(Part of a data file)
::::::::

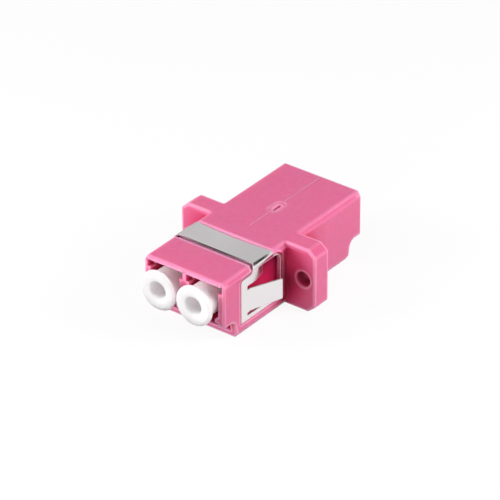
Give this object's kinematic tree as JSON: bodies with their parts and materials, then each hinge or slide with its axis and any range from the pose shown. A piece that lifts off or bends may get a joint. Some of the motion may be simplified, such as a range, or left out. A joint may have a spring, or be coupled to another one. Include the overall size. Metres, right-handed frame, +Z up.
{
  "type": "fibre optic adapter",
  "caption": "Flanged duplex fibre optic adapter with paired square ports at each end, a folded side spring clip, inner alignment sleeves and round pull-out dust plugs.",
  "frame": {"origin": "centre of the flange's panel face, halfway between its two screw holes", "axes": "+Y through the panel face towards the back ports, +X across the two ports, +Z up, away from the latch side"},
  "size_m": [0.0218, 0.0316, 0.0094],
  "materials": {
    "moulded_housing": "satin magenta moulded plastic",
    "spring_steel": "bright cold-rolled spring steel",
    "retainer_plastic": "satin magenta moulded plastic",
    "zirconia": "polished white ceramic",
    "soft_white_plastic": "soft translucent white plastic"
  },
  "bodies": {
    "adapter": {"housing": "moulded_housing", "spring_clip": "spring_steel", "sleeve_retainer_left": "retainer_plastic", "sleeve_retainer_right": "retainer_plastic", "split_sleeve_left": "zirconia", "split_sleeve_right": "zirconia"},
    "left_plug": {"dust_plug_left": "soft_white_plastic"},
    "right_plug": {"dust_plug_right": "soft_white_plastic"}
  },
  "joints": [
    {"name": "left_plug_pull", "type": "slide", "parent": "adapter", "child": "left_plug", "axis": [0, -1, 0], "range_m": [0, 0.008]},
    {"name": "right_plug_pull", "type": "slide", "parent": "adapter", "child": "right_plug", "axis": [0, -1, 0], "range_m": [0, 0.008]}
  ]
}
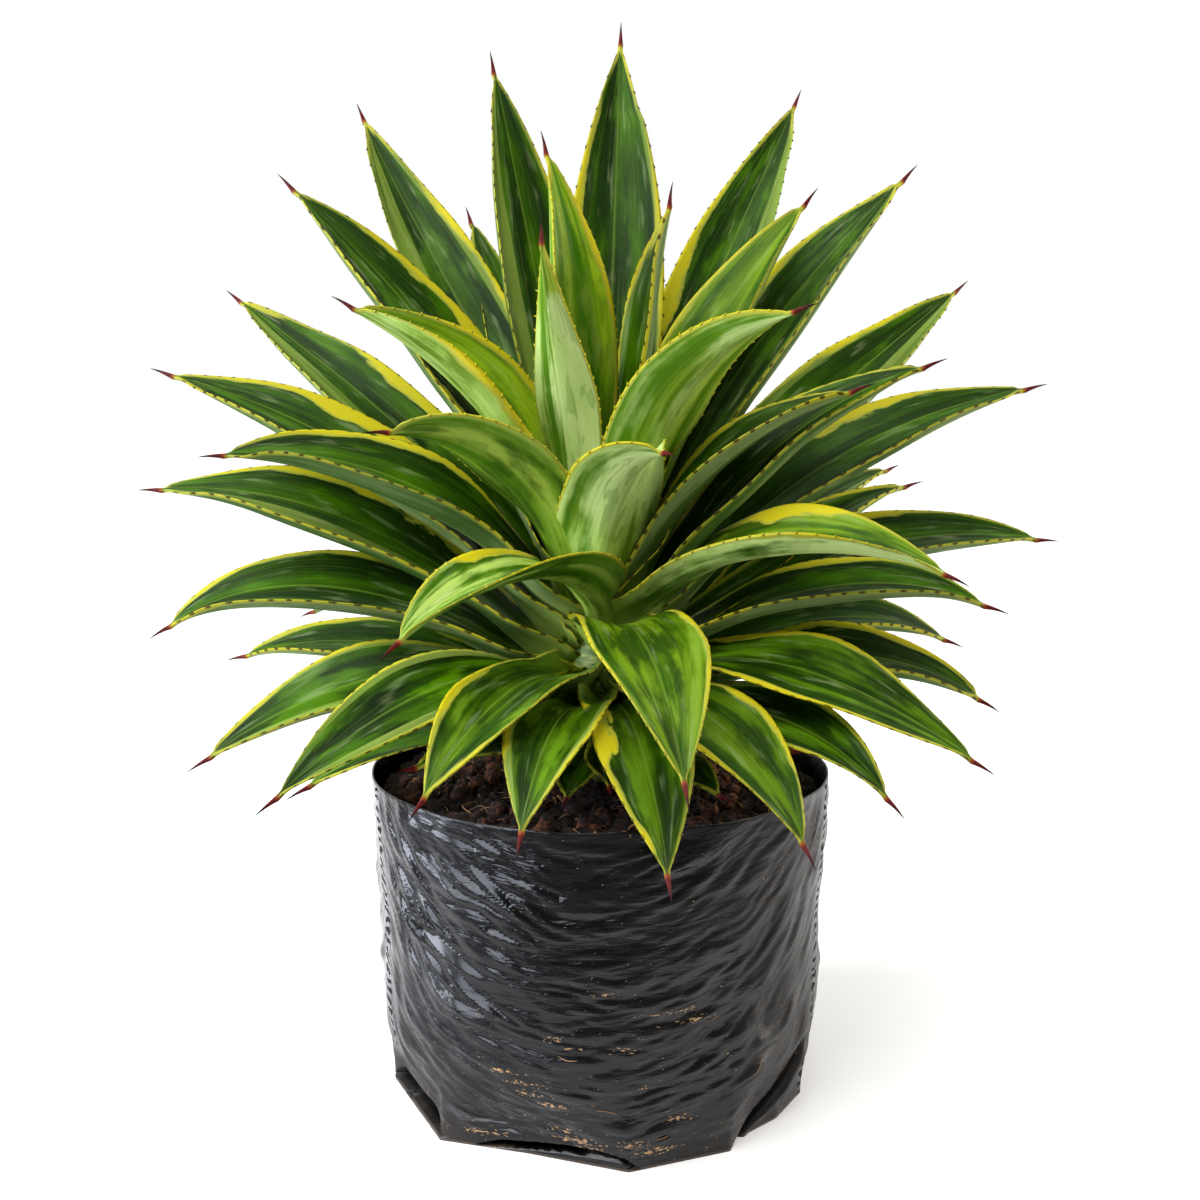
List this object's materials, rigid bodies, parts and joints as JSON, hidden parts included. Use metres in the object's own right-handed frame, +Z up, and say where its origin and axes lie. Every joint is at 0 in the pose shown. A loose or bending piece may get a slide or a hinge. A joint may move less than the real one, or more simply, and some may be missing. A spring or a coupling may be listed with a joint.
{
  "type": "variegated agave in a nursery grow bag",
  "caption": "Rosette of arching, channelled agave leaves with toothed yellow margins and dark end spines, on a short stem in a round black film grow bag filled with soil.",
  "frame": {"origin": "centre of the bag's flat bottom, on the surface it stands on", "axes": "+Z up, -Y towards the plant's front, +X to the right as seen from the front"},
  "size_m": [0.4809, 0.381, 0.54],
  "materials": {
    "bag_film": "creased black polythene film, glossy",
    "soil": "damp coir and compost, rough and matte",
    "stem": "pale fleshy stem, satin",
    "leaf": "waxy succulent leaf, dark green with yellow margins, satin"
  },
  "bodies": {
    "root": {"grow_bag": "bag_film", "soil": "soil", "stem": "stem", "leaf_01": "leaf", "leaf_02": "leaf", "leaf_03": "leaf", "leaf_04": "leaf", "leaf_05": "leaf", "leaf_06": "leaf", "leaf_07": "leaf", "leaf_08": "leaf", "leaf_09": "leaf", "leaf_10": "leaf", "leaf_11": "leaf", "leaf_12": "leaf", "leaf_13": "leaf", "leaf_14": "leaf", "leaf_15": "leaf", "leaf_16": "leaf", "leaf_17": "leaf", "leaf_18": "leaf", "leaf_19": "leaf", "leaf_20": "leaf", "leaf_21": "leaf", "leaf_22": "leaf", "leaf_23": "leaf", "leaf_24": "leaf", "leaf_25": "leaf", "leaf_26": "leaf", "leaf_27": "leaf", "leaf_28": "leaf", "leaf_29": "leaf", "leaf_30": "leaf", "leaf_31": "leaf", "leaf_32": "leaf", "leaf_33": "leaf", "leaf_34": "leaf", "leaf_35": "leaf", "leaf_36": "leaf", "leaf_37": "leaf", "leaf_38": "leaf", "leaf_39": "leaf", "leaf_40": "leaf", "leaf_41": "leaf", "leaf_42": "leaf", "leaf_43": "leaf", "leaf_44": "leaf", "leaf_45": "leaf", "leaf_46": "leaf", "leaf_47": "leaf", "leaf_48": "leaf", "leaf_49": "leaf", "leaf_50": "leaf", "leaf_51": "leaf", "leaf_52": "leaf", "leaf_53": "leaf", "leaf_54": "leaf", "leaf_55": "leaf", "leaf_56": "leaf", "leaf_57": "leaf"}
  },
  "joints": []
}
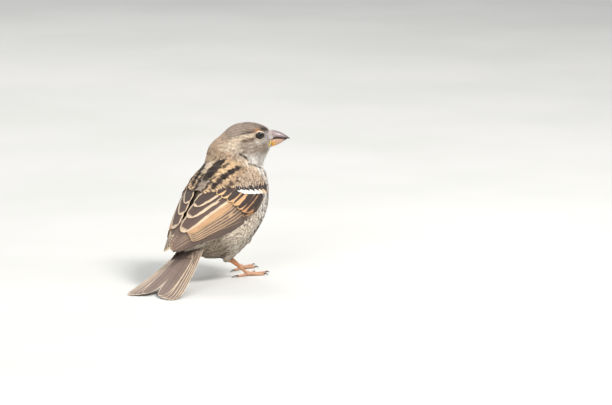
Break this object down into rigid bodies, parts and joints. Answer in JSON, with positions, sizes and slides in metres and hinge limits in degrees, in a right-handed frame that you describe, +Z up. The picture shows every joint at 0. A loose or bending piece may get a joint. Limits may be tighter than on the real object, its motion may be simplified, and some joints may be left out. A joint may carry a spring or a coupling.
{
  "type": "house sparrow",
  "caption": "Life-size brown female-type sparrow standing with raised trunk, head turned to its right, wings folded and tail laid back on the floor.",
  "frame": {"origin": "on the floor, under the middle of the box round the whole bird", "axes": "+X the way the trunk faces, +Y the bird's left, +Z up"},
  "size_m": [0.1146, 0.0514, 0.0905],
  "materials": {
    "head_plumage": "soft streaked feathers",
    "neck_plumage": "soft feathers",
    "trunk_plumage": "streaked back, pale loose underparts",
    "rump_plumage": "loose feathers",
    "leg_plumage": "short loose feathers",
    "wing_coverts": "overlapping feathers with pale edges",
    "wing_tertials": "broad feathers with buff edges",
    "wing_primaries": "stiff feathers, thin pale edges",
    "tail_feathers": "stiff feathers, thin pale edges",
    "leg_scales": "scaled skin",
    "claws": "polished horn",
    "eyes": "wet, clear front",
    "bill_top": "satin horn",
    "bill_bottom": "satin horn, yellow at the gape"
  },
  "bodies": {
    "root": {"bill_lower": "bill_bottom", "bill_upper": "bill_top", "claw_hind_left": "claws", "claw_hind_right": "claws", "claw_inner_left": "claws", "claw_inner_right": "claws", "claw_middle_left": "claws", "claw_middle_right": "claws", "claw_outer_left": "claws", "claw_outer_right": "claws", "eye_left": "eyes", "eye_right": "eyes", "head": "head_plumage", "neck": "neck_plumage", "rump": "rump_plumage", "tail_left": "tail_feathers", "tail_right": "tail_feathers", "tarsus_left": "leg_scales", "tarsus_right": "leg_scales", "thigh_left": "leg_plumage", "thigh_right": "leg_plumage", "toe_hind_left": "leg_scales", "toe_hind_right": "leg_scales", "toe_inner_left": "leg_scales", "toe_inner_right": "leg_scales", "toe_middle_left": "leg_scales", "toe_middle_right": "leg_scales", "toe_outer_left": "leg_scales", "toe_outer_right": "leg_scales", "trunk": "trunk_plumage", "wing_left_coverts": "wing_coverts", "wing_left_primaries": "wing_primaries", "wing_left_tertials": "wing_tertials", "wing_right_coverts": "wing_coverts", "wing_right_primaries": "wing_primaries", "wing_right_tertials": "wing_tertials"}
  },
  "joints": []
}
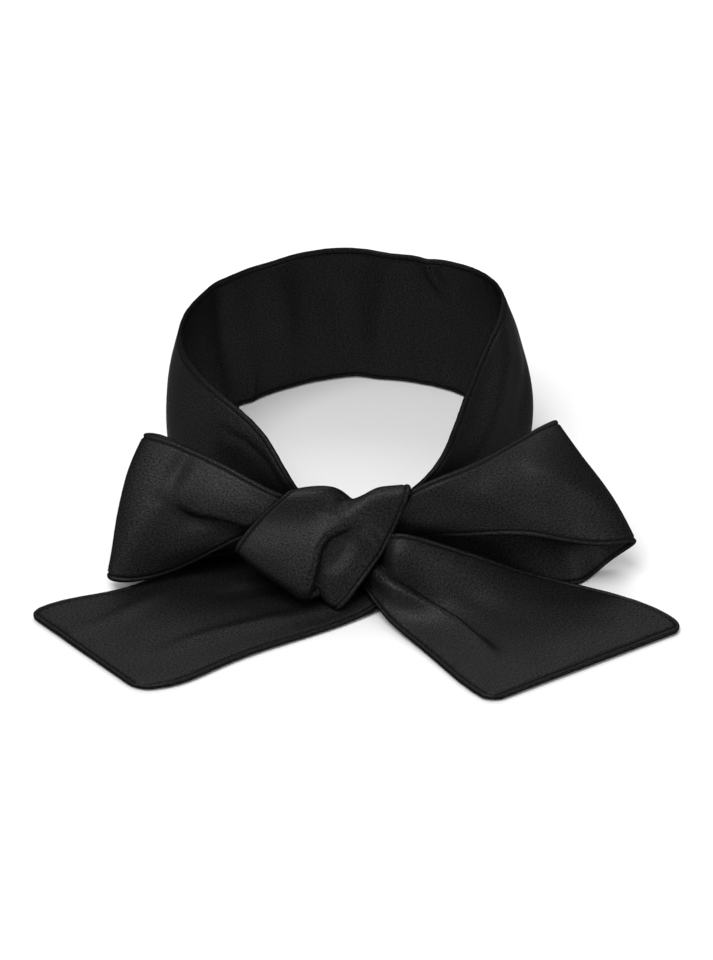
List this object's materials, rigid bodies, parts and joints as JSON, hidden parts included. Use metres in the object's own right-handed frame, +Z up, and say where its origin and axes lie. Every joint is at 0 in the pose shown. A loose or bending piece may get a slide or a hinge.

::::::::

*JOB*: Using the listing above, please repeat every entry exactly.

*CORRECT RESPONSE*:
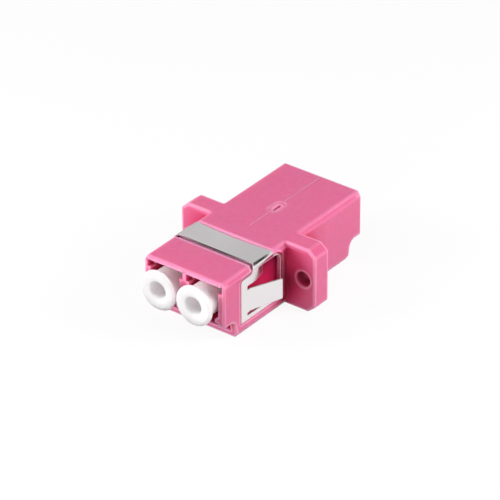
Give this object's kinematic tree as JSON: bodies with their parts and materials, then each hinge or slide with its axis and any range from the pose shown. A piece that lifts off or bends may get a joint. Some of the motion may be simplified, such as a range, or left out. A joint may have a spring, or be coupled to another one. Include the overall size. Metres, right-handed frame, +Z up.
{
  "type": "fibre optic adapter",
  "caption": "Flanged duplex fibre optic adapter with paired square ports at each end, a folded side spring clip, inner alignment sleeves and round pull-out dust plugs.",
  "frame": {"origin": "centre of the flange's panel face, halfway between its two screw holes", "axes": "+Y through the panel face towards the back ports, +X across the two ports, +Z up, away from the latch side"},
  "size_m": [0.0218, 0.0316, 0.0094],
  "materials": {
    "moulded_housing": "satin magenta moulded plastic",
    "spring_steel": "bright cold-rolled spring steel",
    "retainer_plastic": "satin magenta moulded plastic",
    "zirconia": "polished white ceramic",
    "soft_white_plastic": "soft translucent white plastic"
  },
  "bodies": {
    "adapter": {"housing": "moulded_housing", "spring_clip": "spring_steel", "sleeve_retainer_left": "retainer_plastic", "sleeve_retainer_right": "retainer_plastic", "split_sleeve_left": "zirconia", "split_sleeve_right": "zirconia"},
    "left_plug": {"dust_plug_left": "soft_white_plastic"},
    "right_plug": {"dust_plug_right": "soft_white_plastic"}
  },
  "joints": [
    {"name": "left_plug_pull", "type": "slide", "parent": "adapter", "child": "left_plug", "axis": [0, -1, 0], "range_m": [0, 0.008]},
    {"name": "right_plug_pull", "type": "slide", "parent": "adapter", "child": "right_plug", "axis": [0, -1, 0], "range_m": [0, 0.008]}
  ]
}
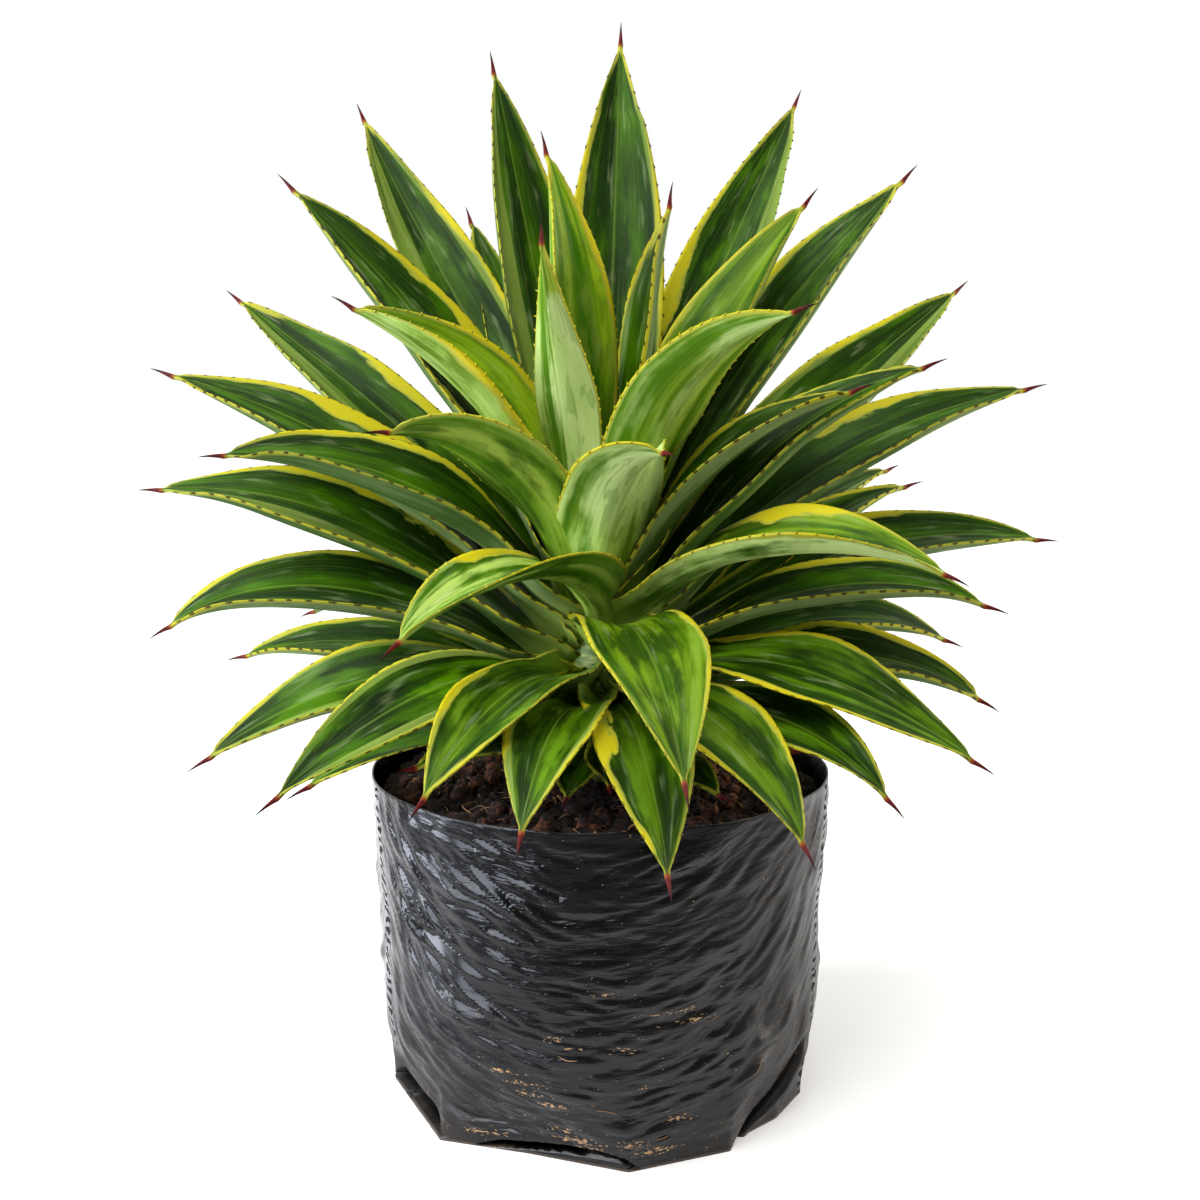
List this object's materials, rigid bodies, parts and joints as JSON, hidden parts included. Use metres in the object's own right-handed frame, +Z up, and say where its origin and axes lie. Every joint is at 0 in the pose shown. A loose or bending piece may get a slide or a hinge. A joint may move less than the real one, or more simply, and some may be missing. A spring or a coupling may be listed with a joint.
{
  "type": "variegated agave in a nursery grow bag",
  "caption": "Rosette of arching, channelled agave leaves with toothed yellow margins and dark end spines, on a short stem in a round black film grow bag filled with soil.",
  "frame": {"origin": "centre of the bag's flat bottom, on the surface it stands on", "axes": "+Z up, -Y towards the plant's front, +X to the right as seen from the front"},
  "size_m": [0.4809, 0.381, 0.54],
  "materials": {
    "bag_film": "creased black polythene film, glossy",
    "soil": "damp coir and compost, rough and matte",
    "stem": "pale fleshy stem, satin",
    "leaf": "waxy succulent leaf, dark green with yellow margins, satin"
  },
  "bodies": {
    "root": {"grow_bag": "bag_film", "soil": "soil", "stem": "stem", "leaf_01": "leaf", "leaf_02": "leaf", "leaf_03": "leaf", "leaf_04": "leaf", "leaf_05": "leaf", "leaf_06": "leaf", "leaf_07": "leaf", "leaf_08": "leaf", "leaf_09": "leaf", "leaf_10": "leaf", "leaf_11": "leaf", "leaf_12": "leaf", "leaf_13": "leaf", "leaf_14": "leaf", "leaf_15": "leaf", "leaf_16": "leaf", "leaf_17": "leaf", "leaf_18": "leaf", "leaf_19": "leaf", "leaf_20": "leaf", "leaf_21": "leaf", "leaf_22": "leaf", "leaf_23": "leaf", "leaf_24": "leaf", "leaf_25": "leaf", "leaf_26": "leaf", "leaf_27": "leaf", "leaf_28": "leaf", "leaf_29": "leaf", "leaf_30": "leaf", "leaf_31": "leaf", "leaf_32": "leaf", "leaf_33": "leaf", "leaf_34": "leaf", "leaf_35": "leaf", "leaf_36": "leaf", "leaf_37": "leaf", "leaf_38": "leaf", "leaf_39": "leaf", "leaf_40": "leaf", "leaf_41": "leaf", "leaf_42": "leaf", "leaf_43": "leaf", "leaf_44": "leaf", "leaf_45": "leaf", "leaf_46": "leaf", "leaf_47": "leaf", "leaf_48": "leaf", "leaf_49": "leaf", "leaf_50": "leaf", "leaf_51": "leaf", "leaf_52": "leaf", "leaf_53": "leaf", "leaf_54": "leaf", "leaf_55": "leaf", "leaf_56": "leaf", "leaf_57": "leaf"}
  },
  "joints": []
}
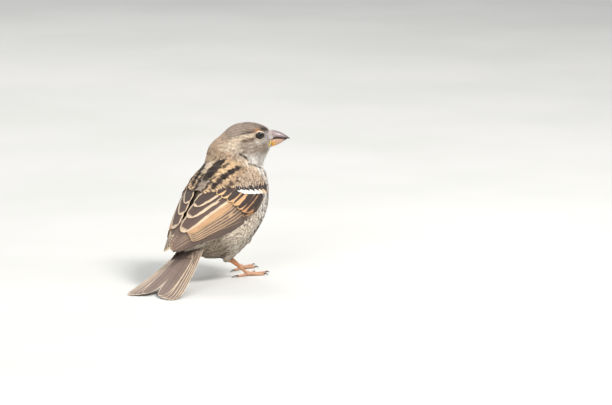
Break this object down into rigid bodies, parts and joints. Answer in JSON, with positions, sizes and slides in metres and hinge limits in degrees, in a right-handed frame that you describe, +Z up. The picture shows every joint at 0. A loose or bending piece may get a joint. Limits may be tighter than on the real object, its motion may be simplified, and some joints may be left out. A joint may carry a spring or a coupling.
{
  "type": "house sparrow",
  "caption": "Life-size brown female-type sparrow standing with raised trunk, head turned to its right, wings folded and tail laid back on the floor.",
  "frame": {"origin": "on the floor, under the middle of the box round the whole bird", "axes": "+X the way the trunk faces, +Y the bird's left, +Z up"},
  "size_m": [0.1146, 0.0514, 0.0905],
  "materials": {
    "head_plumage": "soft streaked feathers",
    "neck_plumage": "soft feathers",
    "trunk_plumage": "streaked back, pale loose underparts",
    "rump_plumage": "loose feathers",
    "leg_plumage": "short loose feathers",
    "wing_coverts": "overlapping feathers with pale edges",
    "wing_tertials": "broad feathers with buff edges",
    "wing_primaries": "stiff feathers, thin pale edges",
    "tail_feathers": "stiff feathers, thin pale edges",
    "leg_scales": "scaled skin",
    "claws": "polished horn",
    "eyes": "wet, clear front",
    "bill_top": "satin horn",
    "bill_bottom": "satin horn, yellow at the gape"
  },
  "bodies": {
    "root": {"bill_lower": "bill_bottom", "bill_upper": "bill_top", "claw_hind_left": "claws", "claw_hind_right": "claws", "claw_inner_left": "claws", "claw_inner_right": "claws", "claw_middle_left": "claws", "claw_middle_right": "claws", "claw_outer_left": "claws", "claw_outer_right": "claws", "eye_left": "eyes", "eye_right": "eyes", "head": "head_plumage", "neck": "neck_plumage", "rump": "rump_plumage", "tail_left": "tail_feathers", "tail_right": "tail_feathers", "tarsus_left": "leg_scales", "tarsus_right": "leg_scales", "thigh_left": "leg_plumage", "thigh_right": "leg_plumage", "toe_hind_left": "leg_scales", "toe_hind_right": "leg_scales", "toe_inner_left": "leg_scales", "toe_inner_right": "leg_scales", "toe_middle_left": "leg_scales", "toe_middle_right": "leg_scales", "toe_outer_left": "leg_scales", "toe_outer_right": "leg_scales", "trunk": "trunk_plumage", "wing_left_coverts": "wing_coverts", "wing_left_primaries": "wing_primaries", "wing_left_tertials": "wing_tertials", "wing_right_coverts": "wing_coverts", "wing_right_primaries": "wing_primaries", "wing_right_tertials": "wing_tertials"}
  },
  "joints": []
}
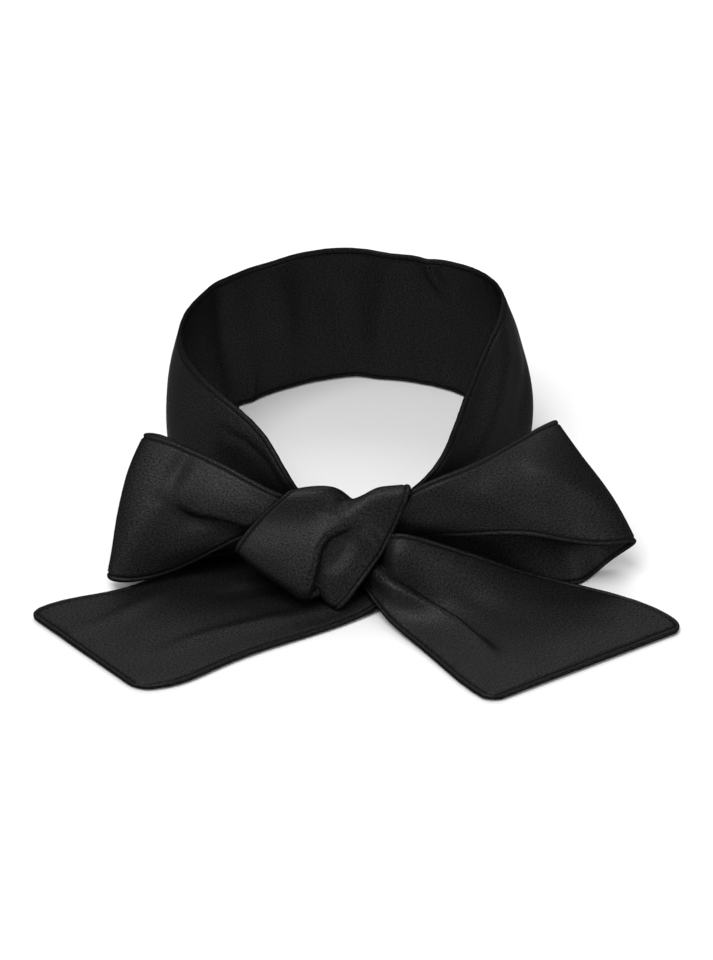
List this object's materials, rigid bodies, parts and joints as JSON, hidden parts included. Use metres in the object's own right-handed frame, +Z up, and say where its origin and axes lie. Every joint is at 0 in the pose shown. A loose or bending piece may get a slide or a hinge.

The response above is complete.